Ato em defesa das meninas venezueladas difamadas por Bolsonaro

 “Porque dizer ‘pintou um clima’ com uma criança de 14, 15 anos, isso é pedofilia. Infelizmente, estamos em um pais que tem um presidente que, tudo que ele fala, ele leva para o lado da ‘brincadeira’, como se tudo fosse normal”, critica.

O professor Matheus Costa, diretor do Centro de Ensino Médio São Francisco (Chicão), também presente no ato, ressaltou o impacto das falas de Bolsonaro para a formação das crianças e adolescentes da cidade. “Primeiro, isso gera uma baixa autoestima e fortalece esses estereótipos. A gente luta muito para empoderar, cada vez mais, nossos jovens, para o jovem poder sonhar, e, principalmente, as mulheres se posicionarem no mundo diante de situações em que se sintam oprimidas. A gente fica decepcionado e impactado que uma frase dessas venha de uma autoridade, e a autoridade máxima do nosso País. Temos de lutar, reagir e não se calar diante de uma situação como essa. Não tem essa de pintar clima com uma adolescente de 14 anos”, afirma Matheus. 
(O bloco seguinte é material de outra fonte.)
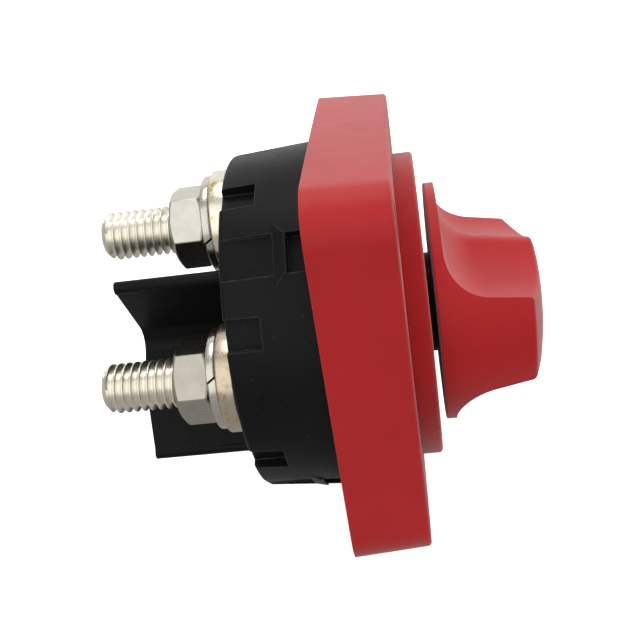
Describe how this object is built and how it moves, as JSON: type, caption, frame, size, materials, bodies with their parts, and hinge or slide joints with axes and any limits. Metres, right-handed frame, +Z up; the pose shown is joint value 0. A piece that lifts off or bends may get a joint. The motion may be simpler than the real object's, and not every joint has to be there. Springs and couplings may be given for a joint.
{
  "type": "battery switch",
  "caption": "Panel-mounted rotary battery disconnect switch: square red surround, round knob with a grip bar, black rear case, threaded terminal studs and a dividing wall.",
  "frame": {"origin": "centre of the four panel screw holes, in the plane of the surround's back face, which lies on the panel", "axes": "+Y is the switch's axis and points through the panel to the terminals; the knob faces -Y; +Z is up and +X is to the right for someone facing the knob"},
  "size_m": [0.0698, 0.0831, 0.0698],
  "materials": {
    "red_plastic": "satin moulded plastic",
    "black_plastic": "satin moulded plastic",
    "black_nylon": "satin moulded plastic",
    "seal_rubber": "matt",
    "stud_metal": "bright plated, rolled thread",
    "nut_steel": "satin stainless steel",
    "gold_washer": "yellow plated",
    "tinned_washer": "tinned",
    "contact_copper": "bare copper",
    "contact_silver": "silver alloy",
    "spring_steel": "bright spring steel",
    "white_acetal": "low-friction plastic"
  },
  "bodies": {
    "switch_body": {"surround": "red_plastic", "front_cover": "red_plastic", "rear_case": "black_plastic", "case_seal": "seal_rubber", "terminal_stud_upper": "stud_metal", "terminal_stud_lower": "stud_metal", "terminal_nut_upper": "nut_steel", "terminal_nut_lower": "nut_steel", "spring_washer_upper": "spring_steel", "spring_washer_lower": "spring_steel", "flat_washer_upper": "gold_washer", "flat_washer_lower": "gold_washer", "contact_washer_upper": "tinned_washer", "contact_washer_lower": "tinned_washer", "stud_seals": "seal_rubber", "stud_tips": "contact_silver"},
    "turning_parts": {"rotor": "black_nylon", "knob": "red_plastic", "knob_screw": "nut_steel", "shaft_seal": "seal_rubber", "thrust_washer": "white_acetal", "spring_seat": "spring_steel", "contact_bridge": "contact_copper", "bridge_tips": "contact_silver", "bridge_clip": "spring_steel", "bridge_spring": "spring_steel", "detent_balls": "spring_steel", "detent_springs": "spring_steel"}
  },
  "joints": [
    {"name": "knob_turn", "type": "hinge", "parent": "switch_body", "child": "turning_parts", "pos_m": [0, 0, 0], "axis": [0, 1, 0], "range_deg": [-1, 89]}
  ]
}
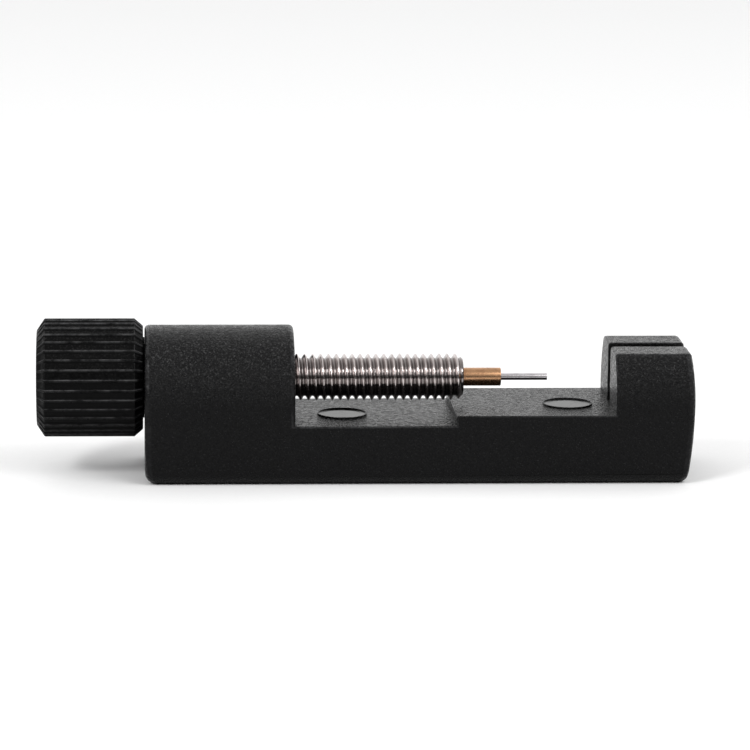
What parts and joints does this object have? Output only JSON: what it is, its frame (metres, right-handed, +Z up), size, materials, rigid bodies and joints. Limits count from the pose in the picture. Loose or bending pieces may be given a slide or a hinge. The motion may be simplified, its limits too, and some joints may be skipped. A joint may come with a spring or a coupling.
{
  "type": "bracelet link pin press",
  "caption": "Screw press that pushes link pins out of a watch bracelet: ribbed knob, threaded spindle and thin pin in a moulded cradle with a slotted anvil.",
  "frame": {"origin": "on the surface the tool stands on, under the middle of its overall length and width", "axes": "+X along the tool from the knob towards the anvil, +Z up, +Y to the back when the knob is on the left"},
  "size_m": [0.0825, 0.0178, 0.0195],
  "materials": {
    "body_plastic": "fine spark-eroded grain, black",
    "knob_plastic": "satin moulded black, ribbed",
    "spindle_steel": "bright cut stainless thread",
    "insert_brass": "turned",
    "holder_brass": "turned, slightly oxidised",
    "pin_steel": "hardened and ground"
  },
  "bodies": {
    "cradle": {"cradle_body": "body_plastic", "threaded_insert": "insert_brass"},
    "pin_carrier": {"tip_holder": "holder_brass", "drive_pin": "pin_steel"},
    "screw": {"drive_spindle": "spindle_steel", "thumb_knob": "knob_plastic"}
  },
  "joints": [
    {"name": "spindle_feed", "type": "slide", "parent": "cradle", "child": "pin_carrier", "axis": [1, 0, 0], "range_m": [-0.021, 0]},
    {"name": "knob_turn", "type": "hinge", "parent": "pin_carrier", "child": "screw", "pos_m": [-0.034, 0, 0.0121], "axis": [1, 0, 0], "range_deg": [-7560, 0]}
  ],
  "couplings": [
    {"joint": "spindle_feed", "follows": "knob_turn", "m_per_rad": 0.00015915}
  ]
}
“Isso é um absurdo, e mostra a visão de mundo dele. Se ele demonstra isso em uma situação corriqueira, e reage dessa forma, imagine diante de uma política pública que ele, sendo presidente do nosso país, tem que levar adiante? Como ele vai reagir pra gente combater a explicação sexual infantil? Então isso mostra muito como ele olha para a infância e juventude, e o que ele espera de uma adolescente, principalmente uma mulher de periferia”.